Review: I object to the portrayal of Poles as pigs in this cartoon. It is demeaning and insulting. How would the Jewish author, and Jewish readers, feel if the genocide of Jews during the Holocaust was shown, in a popular comic strip, as Jewish pigs being sent to a giant slaughterhouse? The answer is rather obvious. So why did the author choose pigs to depict Poles? Did he lack the social intelligence of the average 5-year old, or does he harbor malevolence towards Poles? Oh, I apologize for my silly sentiments, because I forgot the obvious answer: The Poles are not deemed a politically-correct victim group, by the liberal elites, so it is perfectly OK to ridicule and demean them, even in widely-used educational material.

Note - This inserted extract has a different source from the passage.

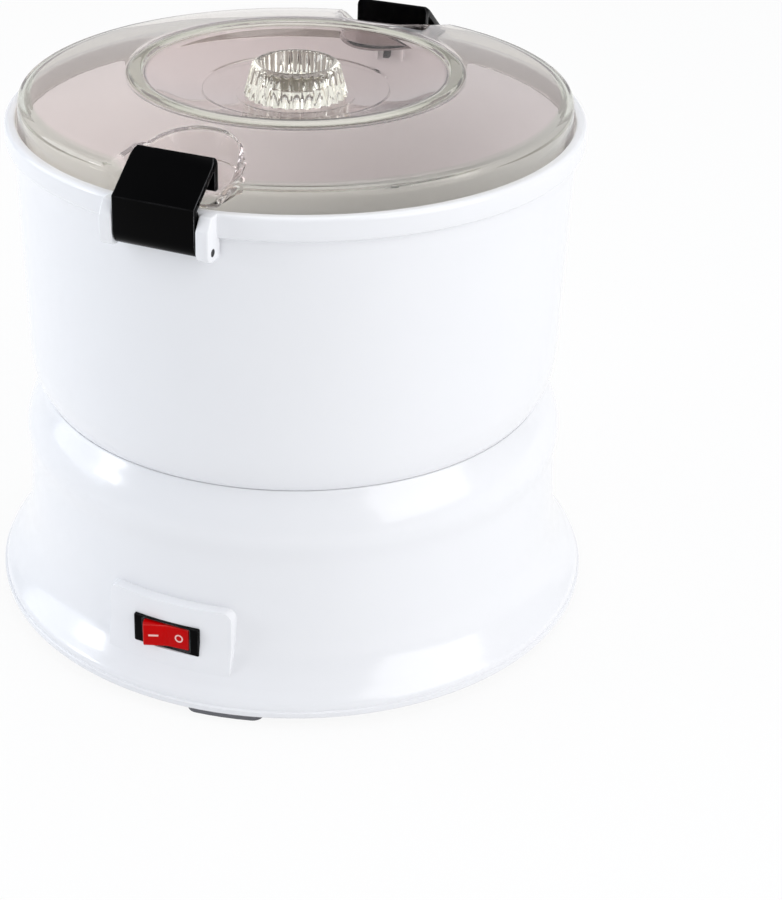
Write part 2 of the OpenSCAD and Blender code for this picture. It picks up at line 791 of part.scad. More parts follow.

After all, everyone in the US is equal, but some are more equal than others.

Rating: 1 stars
Summary: Witty, but Bigoted and Inaccurate
Review: This comic uses animals to represent different ethic groups: The cats are the Germans, and the Jews are mice. So far, so good. Neither cats nor mice carry any strong pejorative implications. Then come the Poles--represented by pigs. This is open bigotry which would not be tolerated by any other nationality. But the Poles are neither politically, economically, nor militarily powerful, and so evidently it is OK to smear them. And so this comic does in its plot in yet another way: The Polish pigs are depicted as Kapos--those concentration camp prisoners whose role it was to serve the German masters by torturing the other inmates. But even this is historically inaccurate: Seldom if ever were Poles kapos. The actual kapos, at least in Auschwitz, were largely if not entirely German common criminals, German Communists, German socialists, etc. It was these German kapos who brutalized the captive Polish priests, Polish underground leaders, and then the Jewish inmates of Auschwitz. Are the inaccuracies and virulent anti-Polish slant of this popular comic accidental, or are they agenda-driven?